As the first desktop processor with a neural processing unit in Intel’s line-up, Core Ultra 265K doesn’t quite stack up against its more mature mobile counterparts. That said, you can see just how much of a difference the NPU makes, nearly doubling the half precision scores compared to relying on the CPU for the same tasks. Much better to have it ready and waiting for your machine learning workloads than not.
RAM
DDR5-5600 on the Z890 Eagle WiFi 7 board represents a safe bet, and Corsair Vengeance memory performs admirably at 75,078MB/s in AIDA Bandwidth Copy benchmarks. Latency, as evidenced in our Arrow Lake review, isn’t a strong suit for the latest Intel architecture.
Storage
We’ve bore witness to the prowess of Samsung 990 Pro plenty of times before, and I’m happy to report nothing’s changed. It’s still a beast of a PCIe 4 SSD with 7,137MB/s sequential read and 6,796MB/s sequential write speeds.
Apps
Extra threads and faster RAM take other configurations a little higher in PCMark 10, but Nebula Supreme R is no slouch.
Gaming
Armed with one of the best graphics cards, the first Arrow Lake system in the charts has no trouble with synthetic 3DMark tests, yet real-world gaming performance is a sideward step compared to previous generations. While high framerate QHD or UHD gameplay is well within this PC’s remit, folk rocking a similar 14th, 13th or 12th Gen build won’t see a generational leap in gaming performance.
Game | FPS @ 1080p | FPS @ 1440p | FPS @ 2160p |
---|---|---|---|
Assassin’s Creed Valhalla (Ultra High Quality, DLSS Off) | 190 | 155 | 103 |
Cyberpunk 2077 (Ray Tracing: Ultra, DLSS On) | 133 | 113 | 79 |
Far Cry 6 (Ultra Quality, HD Textures and DXR On) | 121 | 121 | 96 |
Tom Clancy’s Rainbow Six Extraction (Ultra Quality) | 383 | 271 | 144 |
Final Fantasy XIV: Dawntrail | 210 | 179 | 104 |
Then again, if you’re coming from a much older system, gaming at this level sure looks and feels good. HD textures in Far Cry 6 and ray tracing in the already taxing Cyberpunk 2077 prove a bigger task at 4K, but Nebula Supreme R pushes far above the 60fps margin we normally aim for in those conditions. Take those constraints away, and there are enough frames to satiate high refresh rate monitors.

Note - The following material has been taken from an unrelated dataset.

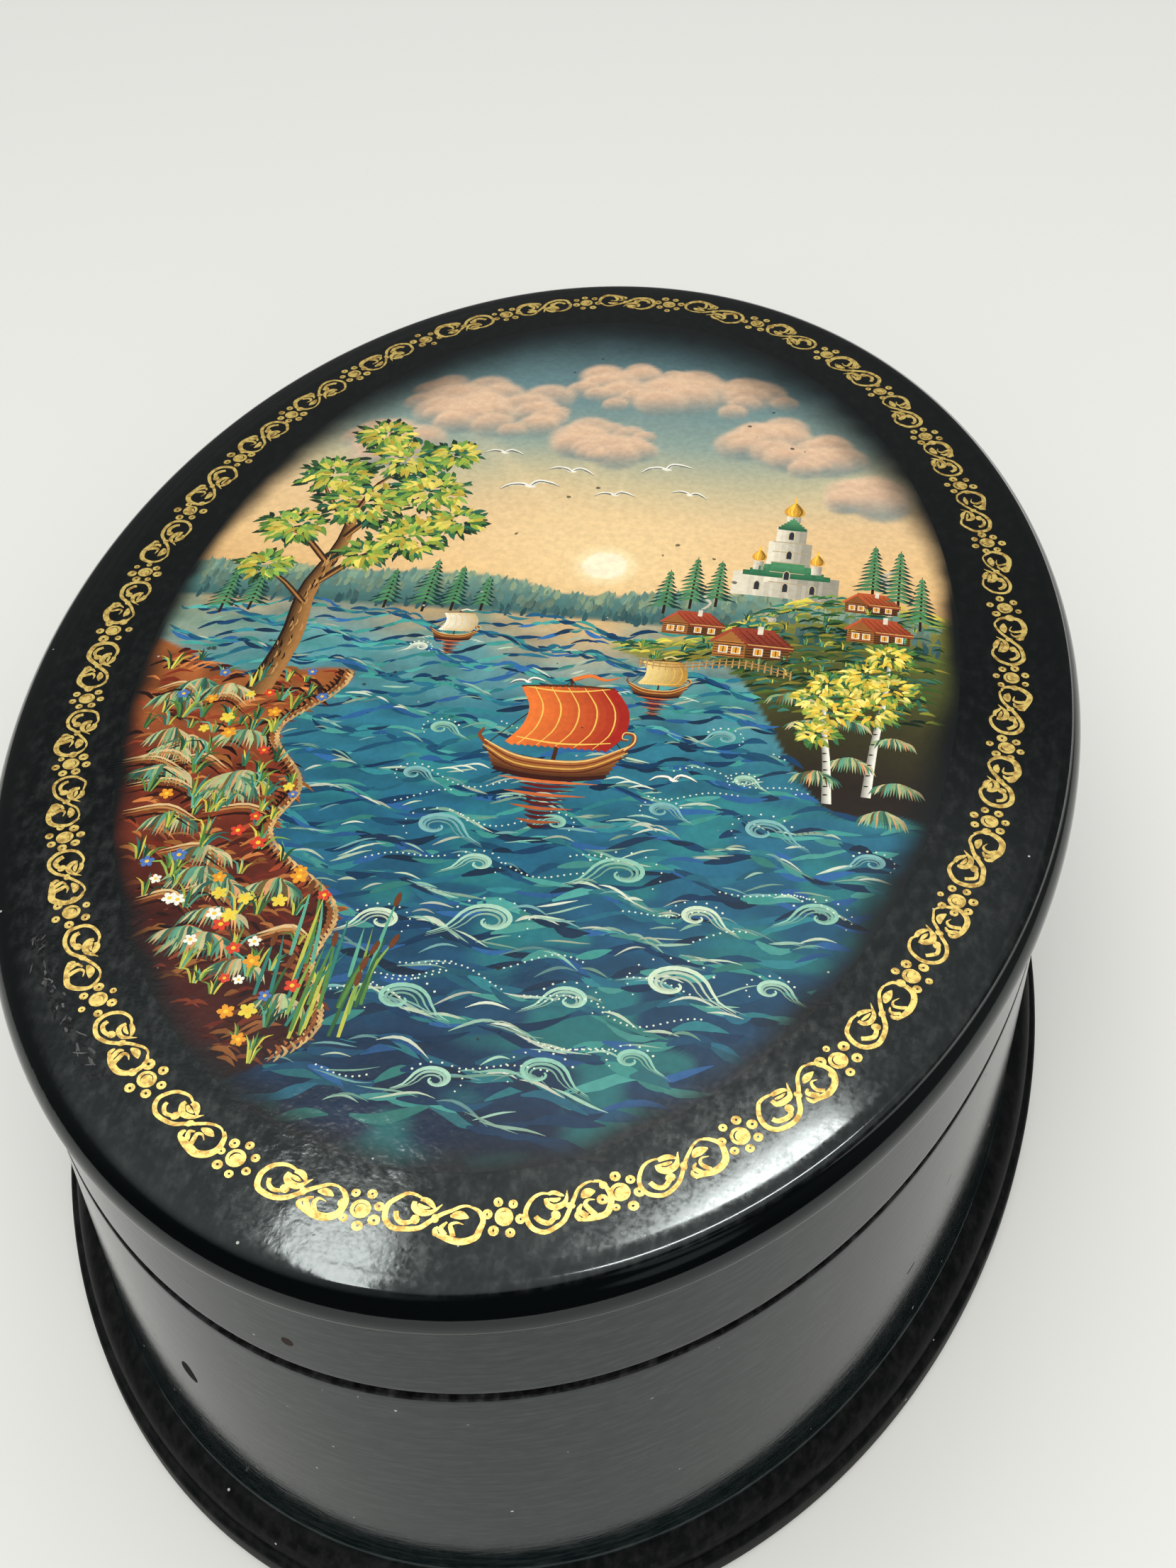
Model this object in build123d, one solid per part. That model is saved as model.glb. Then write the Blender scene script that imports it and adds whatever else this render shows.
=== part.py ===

Some titles see diminishing returns by lowering the resolution, while others, like Rainbow Six Extraction, show the heights you can push if you really want to get competitive – even at Ultra Quality.
Vitals
One area in which Core Ultra excels is efficiency, requiring a mere 276W under load. Satisfyingly economical, considering it’s a high-end chip under the hood.
Alongside slim power demands, Core Ultra 7 runs as cool as a cucumber. At 65.1°C, Nebula Supreme R with its PCS FrostFlow 360 AIO features incredibly low CPU temperatures under load, with no signs of thermal throttling.
While the GPU is slightly toastier, it’s not even close to concerning. RTX 4080 Super is a workhorse, and 71°C is fairly tame for something so powerful.
Greater cooling usually comes at the expense of some noise as fans push a little harder, but Nebula Supreme R is as elegant as they come. You won’t notice it’s running when idle at 30.2dBA or need earplugs when it comes time to game, despite fans cranking up to 47.1dBA.
Conclusion
Unlike the latest flagship, Core Ultra 7 265K makes a bigger splash by taking the fight to the previous-gen Core i9-14900K. It rarely outright wins, but even dancing the same dance shows modest generational uplifts with solid efficiency to boot.
The remaining specs leave little wanting, as RTX 4080 Super does all the heavy lifting, driving great frame rates in just about anything, and the 2TB WD Black SN850X has room for a decent game library. Faster RAM wouldn’t go amiss, but ultimately, if you’re coming from much older hardware, you’re going to feel the injection of speed and responsiveness.
Overall, £2,199 is no small chunk of change, but there’s good value here for a 4K gaming PC. It’s £100 less than its closest rival and worthy of consideration when shopping prebuilt. Plus, it’s the easiest system I’ve tinkered with, offering plenty of headroom to add your own upgrades later down the line.
Verdict: Intel Core Ultra 265K is surrounded by components that shine a flattering spotlight on the CPU, offering high-end performance in a sleek, efficient rig.